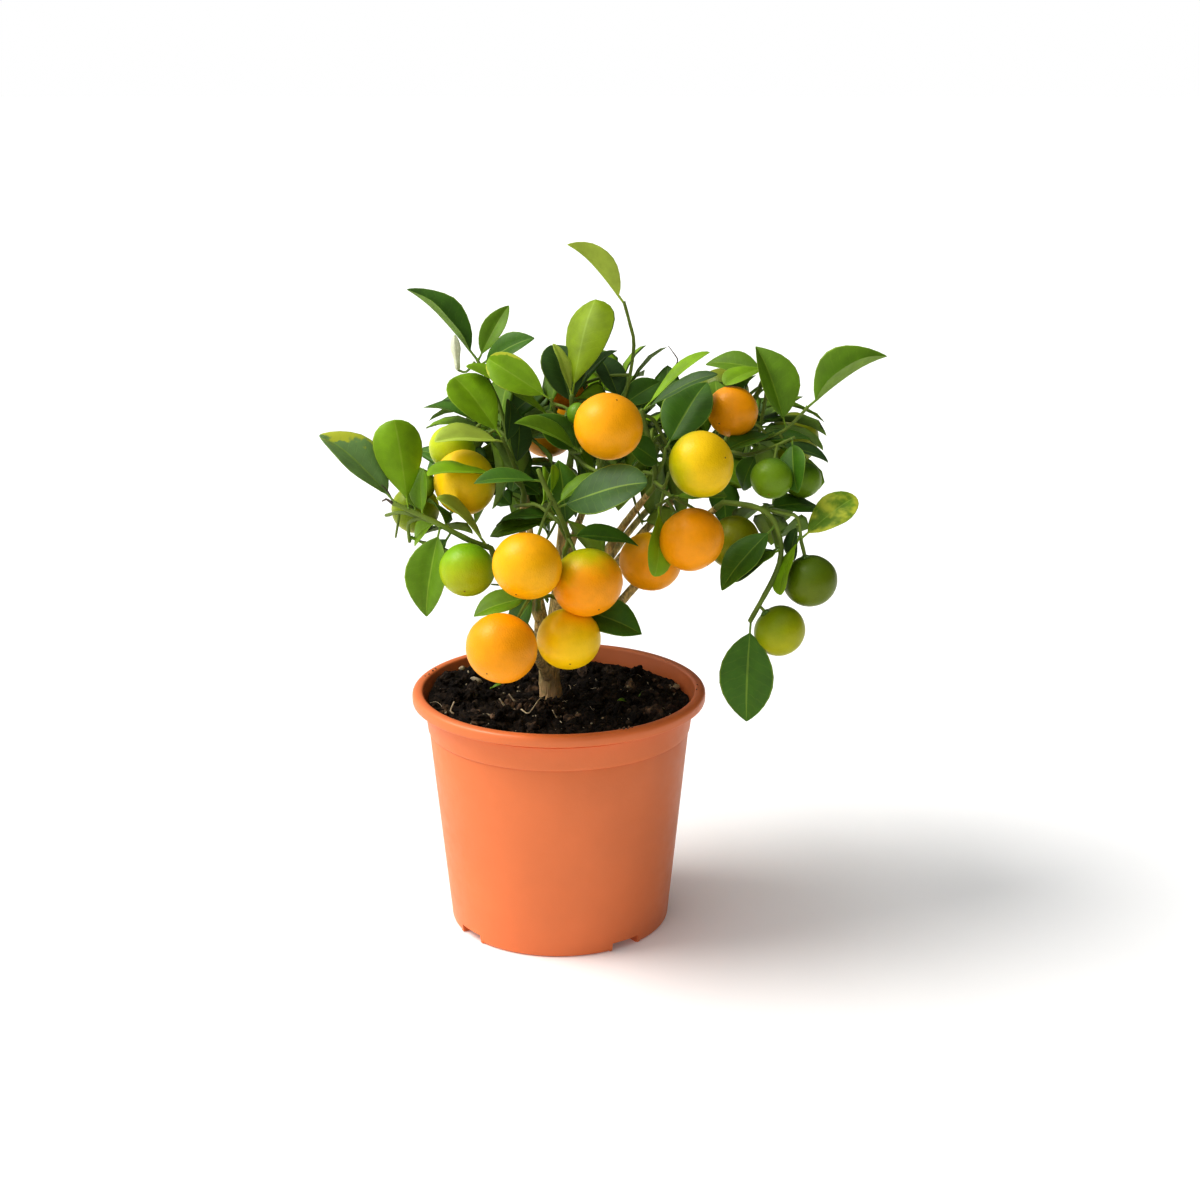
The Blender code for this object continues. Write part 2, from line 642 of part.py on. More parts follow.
def grow_heart(crown, mass):
    """The seeded rule: shoots that reach for drawn points, with leaves set round them by a fixed turn."""
    draw = random.Random(mass.seed)
    stem = stem_way(mass)
    grown = []
    for _ in range(mass.fill_shoots):
        target = point_in_heart(mass.heart, draw, *FILL_SHELL)
        start, on = along_way(stem, draw.uniform(0.2, 1.0))
        bend = start + on * 0.35 * (target - start).length
        way = smooth_way([start, bend.lerp(target, 0.4), target])
        turn = draw.uniform(0, 360)
        if crown.add_twig(mass, way, taper(way, SHOOT_FOOT_RADIUS, SHOOT_TIP_RADIUS)):
            grown.append((way, turn))
    for _ in range(mass.fill_fruits):
        diameter = draw.uniform(*FILL_FRUIT_DIAMETER)
        places = [point_in_heart(mass.heart, draw, *FILL_FRUIT_SHELL) for _ in range(FILL_FRUIT_TRIES)]
        any(crown.add_fruit(mass, Fruit(tuple(place), diameter)) for place in places)
    for way, turn in grown:
        for k in range(FILL_LEAVES):
            length = draw.uniform(*FILL_LENGTH)
            for attempt in range(FILL_TRIES):
                turn += FILL_TURN
                foot, tangent = along_way(way, 1.0 - 0.8 * k / FILL_LEAVES)
                tilt = math.radians(draw.uniform(*FILL_SPREAD) * (0.4 if k + attempt == 0 else 1.0))
                across = tangent.orthogonal().normalized()
                across.rotate(Quaternion(tangent, math.radians(turn)))
                along = tangent * math.cos(tilt) + across * math.sin(tilt) + Vector((0, 0, FILL_LIFT))
                blade = Blade(
                    foot, along, length, length * draw.uniform(*FILL_SLENDERNESS), draw.uniform(*FILL_ROLL),
                    draw.uniform(*FILL_FOLD), draw.uniform(*FILL_ARCH), HEART_STATIONS
                )
                if inside_heart(mass.heart, blade.midrib(1)) and crown.add_leaf(mass, blade):
                    break


def material(name, colour, roughness):
    """A plain surface of one colour."""
    made = bpy.data.materials.new(name)
    made.use_nodes = True
    shader = made.node_tree.nodes["Principled BSDF"]
    shader.inputs["Base Color"].default_value = (*colour, 1)
    shader.inputs["Roughness"].default_value = roughness
    return made


def placed(name, mesh, collection, surface=None):
    """An object of a mesh that is in millimetres, scaled to metres."""
    mesh.transform(Matrix.Scale(MM, 4))
    obj = bpy.data.objects.new(name, mesh)
    collection.objects.link(obj)
    if surface:
        mesh.materials.clear()
        mesh.materials.append(surface)
    return obj


def cutter(name, mesh, collection):
    """A helper that cuts other pieces and isn't one itself."""
    obj = placed(name, mesh, collection)
    obj.hide_render = True
    obj.display_type = "WIRE"
    return obj


def boolean(obj, other, operation):
    """Adds an exact Boolean of one object or of a whole collection."""
    modifier = obj.modifiers.new(operation.lower(), "BOOLEAN")
    modifier.operation = operation
    modifier.solver = "EXACT"
    if isinstance(other, bpy.types.Collection):
        modifier.operand_type = "COLLECTION"
        modifier.collection = other
    else:
        modifier.object = other


def apply_modifiers(obj):
    """Makes what the modifiers show the object's own mesh."""
    graph = bpy.context.evaluated_depsgraph_get()
    mesh = bpy.data.meshes.new_from_object(obj.evaluated_get(graph))
    obj.modifiers.clear()
    obj.data = mesh


def turned_mesh(name, profile, segments):
    """A solid turned round the Z axis from a profile of radius and height in millimetres."""
    bm = bmesh.new()
    verts = [bm.verts.new((r, 0, z)) for r, z in profile]
    edges = [bm.edges.new(pair) for pair in zip(verts, verts[1:])]
    bmesh.ops.spin(
        bm, geom=verts + edges, cent=(0, 0, 0), axis=(0, 0, 1), angle=math.tau, steps=segments, use_merge=True
    )
    bmesh.ops.remove_doubles(bm, verts=bm.verts, dist=0.001)
    return mesh_of(bm, name)


def wall_radius(height):
    """The pot's outer radius at a height of its body."""
    top = COLLAR_FOOT_RADIUS - COLLAR_STEP
    return FOOT_RADIUS + (top - FOOT_RADIUS) * height / COLLAR_FOOT_HEIGHT


def pot_profile():
    """The pot's section, from the middle of its underside round the rim to the middle of its floor."""
    rim_foot = POT_HEIGHT - RIM_HEIGHT
    inner_top = RIM_RADIUS - RIM_LIP
    return (
        (0, 0),
        (FOOT_RADIUS - FOOT_ROUND, 0),
        (FOOT_RADIUS - 0.3, 0.7),
        (wall_radius(FOOT_ROUND), FOOT_ROUND),
        (wall_radius(COLLAR_FOOT_HEIGHT), COLLAR_FOOT_HEIGHT),
        (COLLAR_FOOT_RADIUS, COLLAR_FOOT_HEIGHT + COLLAR_STEP),
        (COLLAR_TOP_RADIUS, rim_foot - 0.4),
        (RIM_RADIUS - 1.2, rim_foot),
        (RIM_RADIUS, rim_foot + 1.6),
        (RIM_RADIUS - 0.2, POT_HEIGHT - 1.9),
        (RIM_RADIUS - 1.8, POT_HEIGHT - 0.3),
        (RIM_RADIUS - 3.4, POT_HEIGHT),
        (inner_top, POT_HEIGHT - 0.9),
        (COLLAR_TOP_RADIUS - WALL, rim_foot - 3.0),
        (wall_radius(COLLAR_FOOT_HEIGHT) - WALL, COLLAR_FOOT_HEIGHT),
        (wall_radius(FLOOR) - WALL, FLOOR),
        (0, FLOOR),
    )


def notch_mesh(name, swell, height, inner, outer):
    """A block across the pot's foot, wide at its own foot, for a notch or the pocket over it."""
    bm = bmesh.new()
    bmesh.ops.create_cube(bm, size=1)
    for vert in bm.verts:
        top = vert.co.z > 0
        half = NOTCH_WIDTH / 2 + swell - (NOTCH_HEIGHT * NOTCH_SLOPE if top else 0)
        vert.co = Vector((
            outer if vert.co.x > 0 else inner,
            math.copysign(half, vert.co.y),
            height if top else (-1.0 if swell == 0 else 0.5),
        ))
    return mesh_of(bm, name)


def make_pot(parts, cutters, surface):
    """The pot: a turned shell with a rolled rim, and a drained notch at four places of its foot."""
    pot = placed("pot", turned_mesh("pot", pot_profile(), POT_SEGMENTS), parts, surface)
    for k in range(NOTCH_COUNT):
        turn = Matrix.Rotation(math.radians(NOTCH_BEARING + k * 360 / NOTCH_COUNT), 4, "Z")
        pocket = notch_mesh("pocket", POCKET_WALL, NOTCH_HEIGHT + POCKET_WALL, NOTCH_INNER_RADIUS - POCKET_WALL,
                            wall_radius(0) - 0.6)
        notch = notch_mesh("notch", 0, NOTCH_HEIGHT, NOTCH_INNER_RADIUS, RIM_RADIUS)
        drain = bmesh.new()
        bmesh.ops.create_cone(
            drain, cap_ends=True, segments=12, radius1=DRAIN_RADIUS, radius2=DRAIN_RADIUS, depth=4 * POCKET_WALL
        )
        bmesh.ops.translate(drain, vec=(NOTCH_INNER_RADIUS + 4.5, 0, NOTCH_HEIGHT + POCKET_WALL), verts=drain.verts)
        for name, mesh, operation in (
            ("pocket", pocket, "UNION"),
            ("notch", notch, "DIFFERENCE"),
            ("drain", mesh_of(drain, "drain"), "DIFFERENCE"),
        ):
            mesh.transform(turn)
            boolean(pot, cutter(f"{name}_{k}", mesh, cutters), operation)
    apply_modifiers(pot)
    return pot


def soil_height(x, y):
    """The height of the soil: lumpy, and dipping to a small flat where the trunk stands."""
    off = math.hypot(x - TRUNK_FOOT[0], y - TRUNK_FOOT[1])
    dip = max(0.0, min(1.0, (SOIL_DIP_RADIUS - off) / (SOIL_DIP_RADIUS - SOIL_FLAT_RADIUS)))
    lump = noise.noise(Vector((x, y, 0)) / SOIL_LUMP_SIZE) * SOIL_LUMP
    return SOIL_EDGE_HEIGHT + lump * (1 - dip) + (SOIL_MIDDLE_HEIGHT - SOIL_EDGE_HEIGHT) * dip


def make_soil(parts, cutters, surface):
    """The soil that fills the pot, with a lumpy top, clear of the wall and of the pockets in the floor."""
    inner = SOIL_EDGE_RADIUS
    profile = [(0, FLOOR + GAP), (wall_radius(FLOOR) - WALL - GAP - 0.4, FLOOR + GAP)]
    profile += [(wall_radius(COLLAR_FOOT_HEIGHT) - WALL - GAP - 0.3, COLLAR_FOOT_HEIGHT)]
    profile += [(inner * k / SOIL_RINGS, SOIL_EDGE_HEIGHT) for k in range(SOIL_RINGS, -1, -1)]
    mesh = turned_mesh("soil", profile, SOIL_SEGMENTS)
    middle = Vector((TRUNK_FOOT[0], TRUNK_FOOT[1]))
    for vert in mesh.vertices:
        if vert.co.z < SOIL_EDGE_HEIGHT - 1:
            continue
        share = 1 - math.hypot(vert.co.x, vert.co.y) / inner
        vert.co.x += middle.x * share
        vert.co.y += middle.y * share
        vert.co.z = soil_height(vert.co.x, vert.co.y)
    soil = placed("soil", mesh, parts, surface)
    for k in range(NOTCH_COUNT):
        turn = Matrix.Rotation(math.radians(NOTCH_BEARING + k * 360 / NOTCH_COUNT), 4, "Z")
        room = notch_mesh("room", POCKET_WALL + GAP, NOTCH_HEIGHT + POCKET_WALL + GAP,
                          NOTCH_INNER_RADIUS - POCKET_WALL - GAP, RIM_RADIUS)
        room.transform(turn)
        boolean(soil, cutter(f"soil_room_{k}", room, cutters), "DIFFERENCE")
    apply_modifiers(soil)
    return soil


def make_limbs(parts, cutters, surface):
    """The trunk and its boughs. Each bough's foot is cut to the trunk's side, a gap off it."""
    trunk_way = [Vector(p) for p in TRUNK_WAY]
    trunk = tube_mesh("trunk", trunk_way, TRUNK_RADII, LIMB_SIDES_8)
    meshes = [trunk.copy()]
    placed("trunk", trunk, parts, surface)
    room_way = [*trunk_way, past(trunk_way, GAP)]
    room_radii = [r + GAP for r in (*TRUNK_RADII, TRUNK_RADII[-1])]
    wide_trunk = tube_mesh("trunk_room", room_way, room_radii, LIMB_SIDES_8)
    trunk_room = cutter("trunk_room", wide_trunk, cutters)
    for bough in BOUGHS:
        way = bough_way(bough)
        mesh = tube_mesh(bough.name, way, taper(way, bough.foot_radius, bough.tip_radius), LIMB_SIDES_6)
        meshes.append(mesh.copy())
        obj = placed(bough.name, mesh, parts, surface)
        if bough.grows_from == "trunk":
            boolean(obj, trunk_room, "DIFFERENCE")
            apply_modifiers(obj)
    return meshes


def keep_outer_shell(mesh):
    """Leaves only the largest of a joined mesh's shells, so that no pocket stays closed inside it."""
    bm = bmesh.new()
    bm.from_mesh(mesh)
    left, shells = set(bm.faces), []
    while left:
        shell, front = [], [left.pop()]
        while front:
            face = front.pop()
            shell.append(face)
            near = {other for edge in face.edges for other in edge.link_faces} & left
            left -= near
            front.extend(near)
        shells.append(shell)
    shells.sort(key=len)
    for shell in shells[:-1]:
        bmesh.ops.delete(bm, geom=shell, context="FACES")
    bm.to_mesh(mesh)
    bm.free()


def join_mass(name, meshes, parts, surface):
    """One solid from the wood, leaves and fruit of a mass."""
    pieces = bpy.data.collections.new(name + "_pieces")
    bpy.context.scene.collection.children.link(pieces)
    stem = placed(name, meshes[0], parts, surface)
    for k, mesh in enumerate(meshes[1:]):
        placed(f"{name}_{k}", mesh, pieces)
    boolean(stem, pieces, "UNION")
    apply_modifiers(stem)
    keep_outer_shell(stem.data)
    stem.data.materials.clear()
    stem.data.materials.append(surface)
    for piece in list(pieces.objects):
        bpy.data.objects.remove(piece)
    bpy.data.collections.remove(pieces)
    return stem


def main():
    for obj in list(bpy.data.objects):
        bpy.data.objects.remove(obj)
    parts = bpy.data.collections.new("calamondin_orange_tree")
    cutters = bpy.data.collections.new("cutters")
    for collection in (parts, cutters):
        bpy.context.scene.collection.children.link(collection)
    bark = material("bark", BARK_COLOUR, 0.85)
    make_pot(parts, cutters, material("pot_plastic", POT_COLOUR, 0.45))
    make_soil(parts, cutters, material("soil", SOIL_COLOUR, 0.95))
    crown = Crown(make_limbs(parts, cutters, bark))
    grow_shown(crown)
    for mass in MASSES:
        grow_heart(crown, mass)
    leaf = material("leaf", LEAF_COLOUR, 0.4)
    for mass in MASSES:
        join_mass(mass.name, crown.meshes[mass.name], parts, leaf)
    return crown


if __name__ == "__main__":
    main()
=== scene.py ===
"""A calamondin orange tree in its nursery pot, dressed round its fixed frame.

The crown is grown again by the rule of the frame's own source, and carried on to finer twigs and
smaller leaves within the same reach. Growth is worked out in millimetres; pieces are in metres.
"""

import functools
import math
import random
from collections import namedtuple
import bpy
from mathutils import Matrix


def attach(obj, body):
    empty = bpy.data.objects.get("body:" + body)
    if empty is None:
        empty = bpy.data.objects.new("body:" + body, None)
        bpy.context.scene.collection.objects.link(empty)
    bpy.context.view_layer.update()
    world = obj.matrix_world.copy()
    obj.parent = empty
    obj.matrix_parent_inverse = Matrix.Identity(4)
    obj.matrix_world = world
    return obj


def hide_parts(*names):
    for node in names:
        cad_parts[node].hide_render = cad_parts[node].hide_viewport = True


bl_info = {
    "name": "Potted calamondin orange tree",
    "version": (1, 0, 0),
    "blender": (4, 5, 0),
    "location": "3D View > Sidebar > Orange tree",
    "description": "Dresses a potted calamondin orange tree with bark, leaves, fruit, soil and its pot",
    "category": "Add Mesh",
}

import bmesh
import bpy
from mathutils import Quaternion, Vector, noise
from mathutils.bvhtree import BVHTree

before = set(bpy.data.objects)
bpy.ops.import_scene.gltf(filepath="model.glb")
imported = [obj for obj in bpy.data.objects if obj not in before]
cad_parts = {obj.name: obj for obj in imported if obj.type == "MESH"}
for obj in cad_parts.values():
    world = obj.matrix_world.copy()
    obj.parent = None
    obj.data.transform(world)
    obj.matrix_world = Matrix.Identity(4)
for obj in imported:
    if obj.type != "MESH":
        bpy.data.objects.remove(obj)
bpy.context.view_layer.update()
BODY = "root"

# Growth is in millimetres and degrees
MM = 0.001
GAP = 0.3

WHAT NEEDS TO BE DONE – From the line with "for collection in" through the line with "obj.parent = empty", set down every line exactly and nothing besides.

CORRECT OUTPUT –
    for collection in (parts, cutters):
        bpy.context.scene.collection.children.link(collection)
    bark = material("bark", BARK_COLOUR, 0.85)
    make_pot(parts, cutters, material("pot_plastic", POT_COLOUR, 0.45))
    make_soil(parts, cutters, material("soil", SOIL_COLOUR, 0.95))
    crown = Crown(make_limbs(parts, cutters, bark))
    grow_shown(crown)
    for mass in MASSES:
        grow_heart(crown, mass)
    leaf = material("leaf", LEAF_COLOUR, 0.4)
    for mass in MASSES:
        join_mass(mass.name, crown.meshes[mass.name], parts, leaf)
    return crown


if __name__ == "__main__":
    main()
=== scene.py ===
"""A calamondin orange tree in its nursery pot, dressed round its fixed frame.

The crown is grown again by the rule of the frame's own source, and carried on to finer twigs and
smaller leaves within the same reach. Growth is worked out in millimetres; pieces are in metres.
"""

import functools
import math
import random
from collections import namedtuple
import bpy
from mathutils import Matrix


def attach(obj, body):
    empty = bpy.data.objects.get("body:" + body)
    if empty is None:
        empty = bpy.data.objects.new("body:" + body, None)
        bpy.context.scene.collection.objects.link(empty)
    bpy.context.view_layer.update()
    world = obj.matrix_world.copy()
    obj.parent = empty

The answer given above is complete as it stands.